Finding it “confusing and unnecessary,” the Court rejected the Commissioner’s “form and substance” approach to patentable subject matter. This type of test, which featured a subjective examination of the claims, was rejected several years ago by the Supreme Court in favour of a “purposive construction” approach when assessing validity and infringement. The latter approach looks at the invention as a whole, rather than as discrete elements. According to the Court, the Supreme Court expressed a clear intention for the purposive approach to be applied universally. As such, elements that contribute patentable subject matter should not be assessed separately from those that contribute to the novelty and inventiveness of the claimed invention. The assessment must be made having regard to the invention as a whole.
The Commissioner’s “technological” requirement for patentable subject matter was also firmly rejected. Again, the Court held that there was no basis for this test in Canadian law and it was outside the Commissioner’s jurisdiction to introduce a new test. Furthermore, the Court found that a “technological” requirement would be unwieldy in the context of Canadian patent law. Canadian patent law is necessarily flexible to take into account the ever-changing technology landscape. According to the Court, a “technological” requirement would be “highly subjective and provide little predictability,” and risk rendering Canadian patent law “overly restrictive and confusing.”
Defining Patentable “Art”
The Court also pointed out several misinterpretations of Canadian patent law in the 1-Click decision. In particular, the Commissioner had adopted an overly restrictive definition of patentable "art," based on the 1970 decision in Lawson v. Commissioner of Patents. Using this decision the Commissioner found “art” to require "an act or series of acts performed by some physical agent upon some physical object and producing in such object some change either of character or of condition.".
However, the Court followed the later decision of the Supreme Court of Canada in Shell Oil Co. of Canada v. Canada (Commissioner of Patents), and the subsequent decision of the Federal Court in Progressive Games Inc. v.

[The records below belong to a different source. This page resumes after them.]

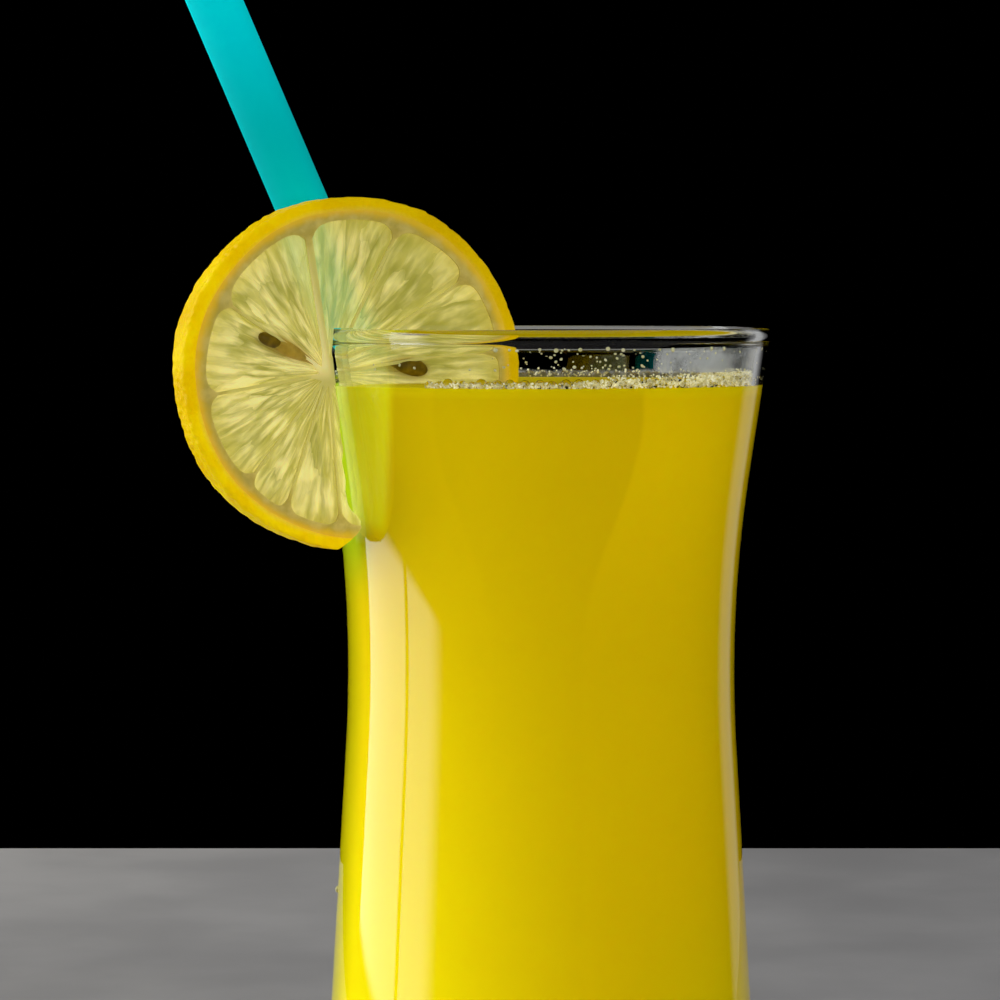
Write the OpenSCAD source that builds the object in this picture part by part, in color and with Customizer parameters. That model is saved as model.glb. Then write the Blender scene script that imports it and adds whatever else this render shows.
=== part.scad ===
// Glass of lemonade: a waisted tumbler with a beaded rim, filled almost to the top, with a wide
// drinking straw that leans across it and a slice of lemon hung on the rim by a slit.
// Millimetres. The origin is the middle of the underside of the glass, on its axis. +Z is up,
// -Y is the front, and the straw leans towards -X.

/* [Glass] */
// Height of the glass, from the underside to the top of the rim
glass_h = 155; // [128:1:200]
// Outer diameter of the bead that ends the rim
rim_d = 78; // [72:0.5:100]
// Outer diameter of the waist, the narrowest part
waist_d = 65.7; // [54:0.1:69]
// Height of the waist above the underside
waist_h = 97.4; // [80:0.2:117]
// Outer diameter of the wall where it meets the rounded foot
foot_d = 76; // [70:0.5:92]
// Radius of the long curve that the wall follows through the waist
waist_curve_r = 226; // [80:1:260]
// Thickness of the wall
wall = 1.9; // [1.5:0.1:2.3]
// Thickness of the heavy floor
floor_t = 12; // [6:0.5:24]
// Thickness of the round bead at the rim
bead_d = 2.6; // [2.4:0.1:4]
// How far the bead stands out from the wall below it
bead_lip = 0.3; // [0.1:0.05:0.5]
// Rounding of the outer edge of the foot
foot_round = 4; // [2:0.5:8]
// Rounding inside, where the floor meets the wall
floor_round = 6; // [3:0.5:10]

/* [Lemonade] */
// Depth of the surface of the drink below the top of the rim
fill_drop = 9; // [5:0.5:60]

/* [Straw] */
// Outer diameter of the straw
straw_d = 9.1; // [6:0.1:11]
// Thickness of the wall of the straw
straw_wall = 0.4; // [0.3:0.05:0.8]
// Length of the straw
straw_l = 235; // [200:1:290]
// Room between the foot of the straw and the wall it stands against
straw_foot_room = 1.7; // [1.5:0.1:6]

/* [Lemon slice] */
// Width of the slice, across the rim of the glass
slice_w = 60.7; // [50:0.1:76]
// Height of the slice
slice_h = 58.4; // [48:0.1:73]
// Thickness of the slice
slice_t = 5.5; // [3.5:0.1:7]
// Depth of the middle of the slice below the top of the rim
slice_drop = 7.3; // [3:0.1:12]
// How far the middle of the slice lies inside the rim
slice_in = 2.2; // [0:0.1:6]
// Turn of the slice about the axis of the glass, from the -X side towards the front
slice_turn = 26; // [15:1:60]
// Thickness of the rind and pith together
rind_t = 4.2; // [3:0.1:6]
// How far the core lies outward from the middle of the slice
core_offset = 4.8; // [0:0.1:6]
// Radius of the core, where the segments begin
core_r = 1.6; // [1:0.1:3]
// Thickness of the skin between two segments
skin_t = 0.9; // [0.6:0.1:1.5]
// Depth of the pulp below the cut faces of the skins and pith
pulp_dip = 0.3; // [0.1:0.1:0.6]
// Height of the unevenness of the outline
unevenness = 0.3; // [0:0.1:0.6]

/* [Fits] */
// Gap that the straw and the slice keep where they rest on the glass
rest_gap = 0.15; // [0.1:0.05:0.5]
// Room in the slit between the slice and the inside of the glass
slit_room_in = 0.5; // [0.4:0.05:1]
// Room in the slit between the slice and the outside of the wall
slit_room_out = 1.4; // [0.5:0.1:2.5]
// Room in the slit between the slice and the outside of the rim bead
slit_room_rim = 0.4; // [0.4:0.1:2.5]
// Room between the straw and the slice
straw_slice_room = 0.3; // [0.3:0.1:2]

/* [Hidden] */

// Points along the curve of the waist, round a rounded edge and round the slice
CURVE_STEPS = 24;
EDGE_STEPS = 8;
OUTLINE_STEPS = 90;
ARC_STEPS = 7;
// Points down each face of the slit
SLIT_STEPS = 6;
// Directions of the skins between the segments, as seen from the core
SKIN_ANGLES = [33, 81, 118, 148, 172, 199, 230, 265, 289, 309, 351];
// A tangent to the waist curve needs an end that lies clearly outside its circle
CURVE_SHARE = 0.97;
// Cuts reach this far past what they cut
OVER = 5;

// Rim bead: the middle of its round section
bead_h = glass_h - bead_d / 2;
bead_ring_r = rim_d / 2 - bead_d / 2;
drink_h = glass_h - fill_drop;

// Wall: a curve through the waist, with a straight taper tangent to it up to the rim and one
// down to the foot. reach is the height of a taper's end from the waist and rise is how much
// wider the wall is there.
rim_reach = bead_h - waist_h;
rim_rise = rim_d / 2 - bead_lip - waist_d / 2;
foot_reach = waist_h - foot_round;
foot_rise = (foot_d - waist_d) / 2;

function curve_r(reach, rise) =
    min(waist_curve_r, CURVE_SHARE * (reach * reach + rise * rise) / (2 * rise));

function taper_angle(reach, rise) =
    let (r = curve_r(reach, rise), across = r - rise)
    atan2(reach, across) - acos(r / norm([reach, across]));

function curve_end(reach, rise) = curve_r(reach, rise) * sin(taper_angle(reach, rise));

function flare(h, reach, rise) =
    let (r = curve_r(reach, rise), a = taper_angle(reach, rise))
    h < r * sin(a)
        ? r - sqrt(r * r - h * h)
        : r * (1 - cos(a)) + (h - r * sin(a)) * tan(a);

// Outer radius of the wall at height z
function wall_r(z) = waist_d / 2
    + (z > waist_h ? flare(z - waist_h, rim_reach, rim_rise) : flare(waist_h - z, foot_reach, foot_rise));

// Heights at which the wall bends
curve_low = waist_h - curve_end(foot_reach, foot_rise);
curve_high = waist_h + curve_end(rim_reach, rim_rise);
wall_bends = [for (i = [0:CURVE_STEPS]) curve_low + (curve_high - curve_low) * i / CURVE_STEPS];

// A wall face from height low to height high, set in from the outside of the glass
function wall_face(low, high, inset) = [
    for (z = concat([low], [for (b = wall_bends) if (b > low && b < high) b], [high]))
        [wall_r(z) - inset, z]
];

// A rounded edge that starts flat at height z and ends upright at radius r
function round_edge(r, z, rounding) = [
    for (i = [0:EDGE_STEPS - 1])
        let (a = -90 + 90 * i / EDGE_STEPS)
        [r - rounding + rounding * cos(a), z + rounding + rounding * sin(a)]
];

// Inside of the glass from the middle of its floor up to height top
inner_low = floor_t + floor_round;
function inside_to(top) = concat(
    [[0, floor_t]],
    round_edge(wall_r(inner_low) - wall, floor_t, floor_round),
    wall_face(inner_low, top, wall)
);

function reversed(list) = [for (i = [len(list) - 1:-1:0]) list[i]];

// Straw: its lower side touches the rim bead and runs down to the floor on the far side
straw_foot_x = wall_r(inner_low) - wall - straw_foot_room - straw_d;
straw_foot_z = floor_t + rest_gap;
straw_run = [straw_foot_x + bead_ring_r, bead_h - straw_foot_z];
straw_lean = atan2(straw_run[0], straw_run[1]) - asin((bead_d / 2 + rest_gap) / norm(straw_run));
straw_r = straw_d / 2;

// Middle of the slice, and the lowest height that the slice reaches
slice_mid_z = glass_h - slice_drop;
slice_mid_r = bead_ring_r - slice_in;
slice_low = slice_mid_z - slice_h / 2 - unevenness;

// Turn of the straw's plane past the slice's plane that keeps the two apart at that height
straw_in_r = (slice_low - straw_foot_z) * tan(straw_lean) - straw_foot_x - straw_r / cos(straw_lean);
straw_apart = asin((slice_t / 2 + straw_slice_room + straw_r) / straw_in_r);
straw_turn = straw_apart - slice_turn;

// Seat of the slice on the rim. Below the bead the two faces of its slit follow the wall.
seat_z = glass_h + rest_gap;
slit_high = bead_h - bead_d;
slit_low = slice_low - OVER;
slit_heights = [for (i = [0:SLIT_STEPS]) slit_high + (slice_low - slit_high) * i / SLIT_STEPS];
slit = concat(
    [[bead_ring_r - bead_d / 2 - slit_room_in, seat_z]],
    [for (z = slit_heights) [wall_r(z) - wall - slit_room_in, z]],
    [[wall_r(slice_low) - wall - slit_room_in, slit_low]],
    [[wall_r(slice_low) + slit_room_out, slit_low]],
    [for (z = reversed(slit_heights)) [wall_r(z) + slit_room_out, z]],
    [[rim_d / 2 + slit_room_rim, seat_z]]
);

// Outline of the slice at angle a, seen from its middle, and drawn in by inset
function wobble(a) = unevenness * (0.6 * sin(3 * a + 40) + 0.4 * sin(7 * a));
function outline(a, inset) = [
    (slice_w / 2 + wobble(a) - inset) * cos(a),
    (slice_h / 2 + wobble(a) - inset) * sin(a)
];

// Skins leave the core at uneven angles, and a segment lies between each two
segments = len(SKIN_ANGLES);
function skin_angle(i) = SKIN_ANGLES[i % segments] + (i < segments ? 0 : 360);

// A point of the pulp's edge, where a line from the core at angle a meets the pith. The core lies
// off the middle, so the line is carried to the outline by its distance along it.
pulp_w = slice_w / 2 - unevenness - rind_t;
pulp_h = slice_h / 2 - unevenness - rind_t;
function to_pith(a) =
    let (
        d = [cos(a) / pulp_w, sin(a) / pulp_h],
        c = [core_offset / pulp_w, 0],
        along = d * c,
        size = d * d
    )
    (sqrt(along * along - size * (c * c - 1)) - along) / size;

// One segment between two skins: a corner near the core and an arc along the pith
function segment(i) =
    let (
        a0 = skin_angle(i),
        a1 = skin_angle(i + 1),
        mid = (a0 + a1) / 2,
        apex = core_r + skin_t / 2 / sin((a1 - a0) / 2)
    )
    concat(
        [[apex * cos(mid), apex * sin(mid)]],
        [
            for (k = [0:ARC_STEPS])
                let (
                    a = a0 + (a1 - a0) * k / ARC_STEPS,
                    edge = skin_t / 2 * (1 - 2 * k / ARC_STEPS),
                    r = to_pith(a)
                )
                [r * cos(a) - edge * sin(a), r * sin(a) + edge * cos(a)]
        ]
    );

// Solid of revolution up to the wall's top, and the round bead that closes it
module glass() {
    color([0.86, 0.93, 0.95, 0.45]) {
        rotate_extrude($fn = 128)
            polygon(concat(
                [[0, 0]],
                round_edge(wall_r(foot_round), 0, foot_round),
                wall_face(foot_round, bead_h, 0),
                reversed(inside_to(bead_h))
            ));
        rotate_extrude($fn = 128)
            translate([bead_ring_r, bead_h])
                circle(d = bead_d, $fn = 32);
    }
}

// Everything inside the glass up to the level of the drink, cut round the straw and the slice
module lemonade() {
    color([0.86, 0.76, 0.02])
        difference() {
            rotate_extrude($fn = 128)
                polygon(concat(inside_to(drink_h), [[0, drink_h]]));
            straw();
            lemon_slice();
        }
}

// A square-cut tube, open at both ends. Its lowest edge stands on the floor of the glass.
module straw() {
    color([0, 0.74, 0.8])
        rotate([0, 0, -straw_turn])
            translate([straw_foot_x, 0, straw_foot_z])
                rotate([0, -straw_lean, 0])
                    translate([straw_r, 0, 0])
                        difference() {
                            cylinder(d = straw_d, h = straw_l, $fn = 64);
                            translate([0, 0, -OVER])
                                cylinder(d = straw_d - 2 * straw_wall, h = straw_l + 2 * OVER, $fn = 64);
                        }
}

// A round slice through the lemon with its segments slightly sunk, and the slit cut up from its edge
module lemon_slice() {
    color([0.93, 0.82, 0.3])
        rotate([0, 0, 180 + slice_turn])
            rotate([90, 0, 0])
                difference() {
                    translate([slice_mid_r, slice_mid_z])
                        linear_extrude(slice_t, center = true)
                            polygon([for (i = [0:OUTLINE_STEPS - 1]) outline(360 * i / OUTLINE_STEPS, 0)]);
                    for (side = [-1, 1], i = [0:segments - 1])
                        translate([slice_mid_r + core_offset, slice_mid_z, side * slice_t / 2])
                            linear_extrude(2 * pulp_dip, center = true)
                                polygon(segment(i));
                    linear_extrude(slice_t + OVER, center = true)
                        polygon(slit);
                }
}

glass();
lemonade();
straw();
lemon_slice();
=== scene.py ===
import math
import random

import bpy
from mathutils import Matrix, Vector, noise


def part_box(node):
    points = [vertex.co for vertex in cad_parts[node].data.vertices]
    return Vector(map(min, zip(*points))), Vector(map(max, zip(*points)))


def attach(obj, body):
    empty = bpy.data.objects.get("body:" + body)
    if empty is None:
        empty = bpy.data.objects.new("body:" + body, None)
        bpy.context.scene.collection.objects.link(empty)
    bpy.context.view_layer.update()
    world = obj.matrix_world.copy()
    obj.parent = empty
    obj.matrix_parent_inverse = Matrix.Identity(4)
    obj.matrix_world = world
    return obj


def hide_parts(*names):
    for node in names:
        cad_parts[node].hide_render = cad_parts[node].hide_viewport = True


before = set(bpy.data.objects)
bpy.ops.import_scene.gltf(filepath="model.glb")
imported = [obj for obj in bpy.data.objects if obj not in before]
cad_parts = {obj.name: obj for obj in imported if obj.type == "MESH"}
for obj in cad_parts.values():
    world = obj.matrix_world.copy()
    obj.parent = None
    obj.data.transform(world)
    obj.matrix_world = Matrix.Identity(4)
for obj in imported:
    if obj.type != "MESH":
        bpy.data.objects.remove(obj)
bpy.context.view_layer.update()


# ---------------------------------------------------------------------------------------------
# Camera: just above the rim, a little to the left of the glass and tipped down very slightly, so
# that the rim is seen nearly edge-on, the straw runs out at the top and the foot is out of view.
mm = 0.001
glass_low, glass_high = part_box("glass")
seen_width = 169.9 * mm
seen_middle = Vector((-7.0 * mm, 0, glass_high.z - 29.25 * mm))
eye = Vector((seen_middle.x, -620 * mm, glass_high.z + 6.5 * mm))
to_glass = seen_middle - eye
bpy.ops.object.camera_add(location=eye, rotation=to_glass.to_track_quat("-Z", "Y").to_euler())
camera = bpy.context.object
camera.data.lens = camera.data.sensor_width * to_glass.length / seen_width
camera.data.clip_start = 10 * mm
bpy.context.scene.camera = camera
bpy.context.scene.view_settings.view_transform = "Standard"


# ---------------------------------------------------------------------------------------------
# Stage: a pale grey table top with a softly worn lacquer, in a dark room. Two tall soft boxes
# stand side by side a metre off on the left and a dim one behind on the right. They are mirrored
# in the glass; the three lamps that fill in are not.
class Wire:
    """An output of a shader node. Sums, products and powers of wires and numbers add Math nodes."""

    def __init__(self, finish, socket):
        self.finish, self.socket = finish, socket

    def maths(self, operation, *values):
        return self.finish.node("ShaderNodeMath", {"operation": operation}, dict(enumerate(values)))

    def __add__(self, other):
        return self.maths("ADD", self, other)

    def __sub__(self, other):
        return self.maths("SUBTRACT", self, other)

    def __rsub__(self, other):
        return self.maths("SUBTRACT", other, self)

    def __mul__(self, other):
        return self.maths("MULTIPLY", self, other)

    def __truediv__(self, other):
        return self.maths("DIVIDE", self, other)

    def __pow__(self, other):
        return self.maths("POWER", self, other)

    def __abs__(self):
        return self.maths("ABSOLUTE", self)

    __radd__, __rmul__ = __add__, __mul__

    def rise(self, low, high):
        """0 at low, 1 at high and a soft step between. With high below low it falls instead."""
        if high < low:
            return 1 - self.rise(high, low)
        settings = {"interpolation_type": "SMOOTHSTEP"}
        return self.finish.node(
            "ShaderNodeMapRange", settings, {"Value": self, "From Min": low, "From Max": high}
        )


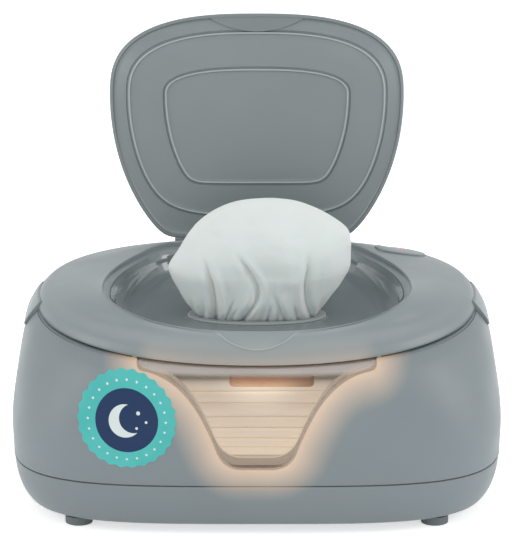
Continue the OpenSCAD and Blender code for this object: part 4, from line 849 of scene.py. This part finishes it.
SCOOP_R, SCOOP_REACH, SCOOP_DEPTH = 23.2, 12.2, 0.8
scoop_front_z = COVER_Z - SEAM_SLOPE * (RECESS_FRONT + SCOOP_REACH) + SHOULDER_H * 0.8
scoop_rear_z = RECESS_Z - RECESS_SLOPE * RECESS_FRONT - SCOOP_DEPTH
scoop = rod(SCOOP_R, 0, 20, at=(0, SCOOP_R), segments=160)
bmesh.ops.rotate(scoop, cent=(0, 0, 0), verts=scoop.verts,
                 matrix=Matrix.Rotation(math.atan((scoop_rear_z - scoop_front_z) / SCOOP_REACH), 3, "X"))
bmesh.ops.translate(scoop, vec=(0, -RECESS_FRONT - SCOOP_REACH, scoop_front_z), verts=scoop.verts)

BUTTON_X, BUTTON_Y, BUTTON_TURN = 76.0, 50.0, math.radians(-20)
SWITCH_Z = 103.55
BUTTON_LOW, BUTTON_ROOF = SWITCH_Z + 2.05, SWITCH_Z + 4.5


def button_outline(by):
    turn = Matrix.Rotation(BUTTON_TURN, 2)
    return [tuple(turn @ Vector(p) + Vector((BUTTON_X, BUTTON_Y))) for p in oval(13.5 + by, 7.5 + by, 2.3)]


LID_LIFT = 0.4
LID_AXIS_Y, LID_AXIS_Z = LID_REAR + 6.3, ledge_height(LID_REAR) + LID_LIFT - 3.6
ARM_IN, ARM_W, ARM_SWING = 11.6, 8.0, 7.7
ARM_PLACES = (-ARM_IN - ARM_W, ARM_IN)


def arm_slot(x0):
    """Room in the cover for a lid arm to swing."""
    turns = [math.radians(a) for a in range(-20, 201, 10)]
    corner = [(LID_AXIS_Y + ARM_SWING * math.cos(a), LID_AXIS_Z + ARM_SWING * math.sin(a)) for a in turns]
    return prism(corner, x0 - SIDE_GAP, x0 + ARM_W + SIDE_GAP, "x")


cover = carve(cover, [scoop, prism(button_outline(0.35), 101.0, 130.0)]
              + [latch_cut(s, KEEPER_X + KEEPER_T) for s in (-1, 1)] + barrel_room(BODY_BARRELS))
housing = block((2 * (ARM_IN + ARM_W + 5), 9.6, 12.2), (0, RECESS_REAR + 5.2, LID_AXIS_Z - 5 + 6.1),
                soft=0.3)
under_crown = skin([flat_ring(oval(RIM_A, RIM_B, RIM_SQ), 80), level_ring(cover_seam, 0.2)]
                   + [[p - Vector((0, 0, 0.4)) for p in ring] for ring in crown_rings[2:]], cap=True)
housing = carve(housing, [under_crown], "INTERSECT")
cover = carve(cover, [housing] + barrel_tools(COVER_BARRELS, ((-8.8, 0.0), (0.3, 3.6))), "UNION")
cover = carve(cover, [arm_slot(x0) for x0 in ARM_PLACES])

# Soft raised lip round the front of the thumb scoop
LIP_R, LIP_STEPS, LIP_SIDES = 0.85, 56, 10
lip_turn = math.acos(1 - SCOOP_REACH / SCOOP_R) * 1.02
lip_line = []
for k in range(LIP_STEPS + 1):
    a = -math.pi / 2 + lip_turn * (2 * k / LIP_STEPS - 1)
    x = (SCOOP_R + 0.5) * math.cos(a)
    y = -RECESS_FRONT - SCOOP_REACH + SCOOP_R + (SCOOP_R + 0.5) * math.sin(a)
    lip_line.append(Vector((x, y, cover_height(x, y) - 0.45)))
lip_rings = []
for k, spot in enumerate(lip_line):
    run = (lip_line[min(k + 1, LIP_STEPS)] - lip_line[max(k - 1, 0)]).normalized()
    out = run.cross(Vector((0, 0, 1))).normalized()
    size = LIP_R * math.sqrt(max(0.02, 1 - abs(2 * k / LIP_STEPS - 1) ** 6))
    lip_rings.append([spot + out * (size * math.cos(2 * math.pi * i / LIP_SIDES))
                      + run.cross(out) * (-size * math.sin(2 * math.pi * i / LIP_SIDES))
                      for i in range(LIP_SIDES)])
cover = carve(cover, [skin(lip_rings, cap=True)], "UNION")
hinged_cover = piece("hinged_cover", cover, cover_finish, "cover", ["top_cover"])
mark_window(hinged_cover, gap_to_seam)
# Points near the crest of the scoop's lip, for its painted highlight
mark_crests(hinged_cover, [[spot + Vector((0, 0, LIP_R)) for spot in lip_line[1:-1]]], 0.8)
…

Canada (Commissioner of Patents) to define a patentable “art.” In particular, the Court endorsed the following broader test for a patentable art: i) it must not be a disembodied idea but have a method of practical application; ii) it must be a new and inventive method of applying skill and knowledge; and iii) it must have a commercially useful result. The Court noted that this broader definition of “art” was more in keeping with the flexibility of Canadian patent law.
Equal Treatment of Business Methods
One of the most controversial aspects of the original 1-Click decision was the Commissioner’s blanket exclusion of business methods from patentability. On this point, the Court was unequivocal. According to the Court, business methods, just as any other claimed invention, are to be assessed in terms of the categories of art, process, machine, manufacture or composition of matter. They should not be given their own unique category of exclusion. To do so, according to the Court, “would be a ‘radical departure’ from the current regime.”
Reversal of Fortune for Amazon
Curiously, the Court refrained from granting the patent application, as requested by Amazon.com. Fearing that the entire examination process had been tainted by the Commissioner’s “misapprehension” regarding subject matter, the application was returned to the Patent Office for expedited re-examination.
Although this decision is especially relevant to computer-implemented and business method inventions, it will likely have far-reaching implications.
First, this decision has the effect of more closely aligning Canadian subject matter guidelines with those of the United States. In a parallel decision, the US Supreme Court recently rejected a strict “machine-or-transformation” test for subject matter as being too rigid. Arguably, the 1-Click decision goes even further than the US Court did, by explicitly endorsing a test that contemplates inventions in which a literal “physical effect” may not be apparent. According to the Court, “it is important to remain focused on the requirement for practical application rather than merely the physicality of the invention”. This may now call into question the Patent Office’s current practice of rejecting signal claims.
Additionally, as noted by the Court, the Canadian Patent Office has used the Commissioner’s decision as the basis for radically new and often confusing tests used more generally in all patent examination. In particular, significant updates to the Patent Office handbook were introduced incorporating these tests. Those chapters will need updating to conform to the subject matter analysis endorsed by the Court.
However, it is uncertain what immediate changes, if any, the Canadian Patent Office will make to its practices. An appeal of this decision is possible within 30 days, and may be likely given the strong wording of the Court’s decision.
Regardless, for the time being at least, the law has shifted in favour of prospective patentees, who now have strong legal authority to rely upon when arguing for the patentability of their inventions.